Please pray for me because I'll probably have to do this again. What have you been doing for fun lately? Until later.......

Bill
(The Karaoke Kid)

Thursday, June 4, 2009

Ooops!! Sorry...my bad

Well, I really messed up with my first graders today. Call it a cross-cultural misunderstanding. Korean society from top to bottom is fiercely competitive especially within peer group. By the time they're first graders, Koreans have learned the drill pretty well. Koreans are very kind to the very young, the elderly and the sick. However, they have very little liking or tolerance for those who are a little slower or need extra help largely because they pull down the entire group (be it team, society or whatever) and that is unacceptable. Even in the first grade there is an undeniable pecking order in which everyone recognizes the elite students and each kid understands his relative position in the hierarchy. The teachers recognize this system because they grew up with it and, for them, it's the natural order working itself out. Slower kids do get extra help, but "no child left behind" and the concept of upward mobility simply don't register in this culture. In the first place, no child will be left behind because each will be evaluated, slotted and placed at his proper level. They will perform at that level and be directed from there to appropriate skill training and teaching so they fit well into the "natural" scheme of society. Adults do their best to achieve within the "zone" to which they have been assigned for life and are not encouraged to think in upwardly mobile terms because the "national will" requires that each person act the role for which fate intended him.
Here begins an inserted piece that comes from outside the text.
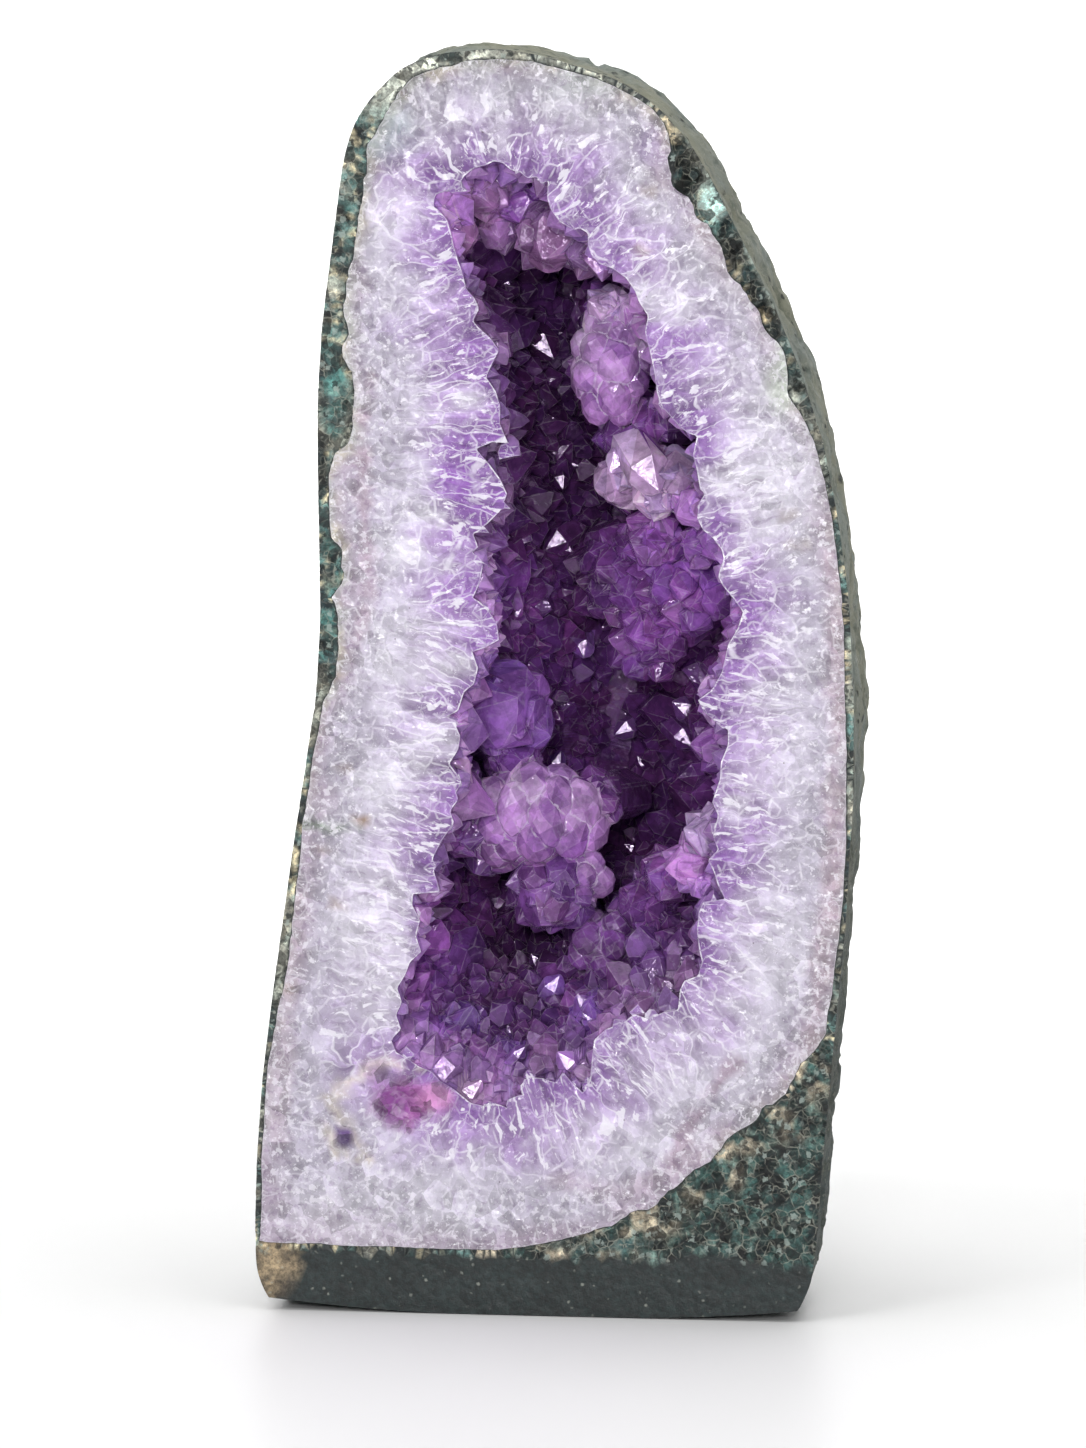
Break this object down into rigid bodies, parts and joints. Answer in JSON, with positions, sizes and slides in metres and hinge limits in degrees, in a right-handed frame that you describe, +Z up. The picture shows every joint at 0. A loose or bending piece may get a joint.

Into the middle of this mystic contradiction steps the boob teacher from America. Honest--all I was trying to do was help a kid who was struggling a bit. How did I manage to lose some credibility with a roomful of six and seven year old moppets? If only in a small way, I violated part of the national social contract by moving one of the pieces on the great Korean chessboard of life to a wrong position. I thought the boy (who was struggling with English) would benefit from standing next to me so I could coach him a bit while having the class listen and repeat with me.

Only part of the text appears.